Mediatama Prakarsa, Jakarta - Di tengah derasnya urbanisasi dan krisis lahan yang melanda kota-kota besar Indonesia, Wakil Menteri Perumahan dan Kawasan Permukiman (PKP), Fahri Hamzah, tampil membawa narasi baru: penyelesaian krisis perumahan bukan sekadar soal membangun rumah, tetapi soal mengatur tanah, memahami karakter wilayah, dan menyusun ekosistem pembangunan yang adil.
Berbicara dalam Forum International Conference on Infrastructure di Jakarta (12/6/2025), Fahri menyoroti kenyataan pahit: tanah adalah komponen terbesar dalam struktur harga rumah.
Harga tanah melonjak dari tahun ke tahun, sementara ketersediaannya terus menyusut terutama di Pulau Jawa.
“Kalau kita bisa mengatasi dua hal ini harga dan ketersediaan tanah kita bisa memangkas hingga 50% harga rumah,” ujarnya tegas.
Menurut Fahri, akar persoalan bukan pada sektor konstruksi yang dianggapnya cukup sehat dan kompetitif, melainkan pada kebijakan lahan yang belum berpihak pada kebutuhan rakyat.
Dalam pandangannya, pemerintah harus berhenti menjadi kompetitor di pasar tanah, dan bertransformasi menjadi fasilitator yang memungkinkan masyarakat mengakses hunian layak dan terjangkau.

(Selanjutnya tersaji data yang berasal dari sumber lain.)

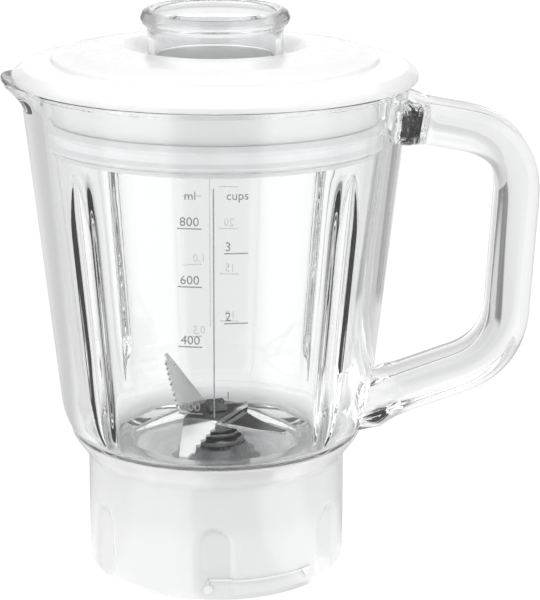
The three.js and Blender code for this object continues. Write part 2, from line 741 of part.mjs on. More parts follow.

Tiga Juta Rumah, Tiga Karakter Wilayah
Melalui program ambisius pembangunan tiga juta unit rumah masing-masing satu juta di wilayah urban, rural, dan pesisir pemerintah tidak sekadar menargetkan angka, tetapi mengedepankan pendekatan kebijakan berbasis karakter wilayah.
Di perdesaan, pendekatannya adalah renovasi.
“Mayoritas warga desa sudah punya tanah. Masalahnya ada di legalitas dan kondisi rumahnya,” ungkap Fahri.
Maka, program renovasi senilai Rp21,5 juta per unit pun disiapkan, difokuskan untuk pembelian material bangunan. Lebih dari itu, koperasi lokal didorong menjadi penyedia bahan bangunan.
"Kita membangun rumah sekaligus menghidupkan ekonomi desa," tambahnya.
Berbeda dengan desa, kawasan pesisir dipandang sebagai permata terpendam. Bersama Kementerian Kelautan dan Perikanan serta Kementerian Pariwisata, pemerintah merancang hunian pesisir yang bukan sekadar tempat tinggal, tetapi juga bagian dari destinasi wisata.
“Bayangkan jika kita bisa mewujudkan 13.000 Maladewa baru di sepanjang garis pantai Nusantara,” ucap Fahri.
Untuk wilayah urban, tantangan terbesar adalah harga lahan. Maka, solusi yang diangkat adalah rumah susun dan budaya hidup vertikal.
“Kita tidak bisa bicara ketahanan pangan dan energi tanpa bicara pengendalian lahan. Dan hidup vertikal adalah jawabannya,” ujarnya.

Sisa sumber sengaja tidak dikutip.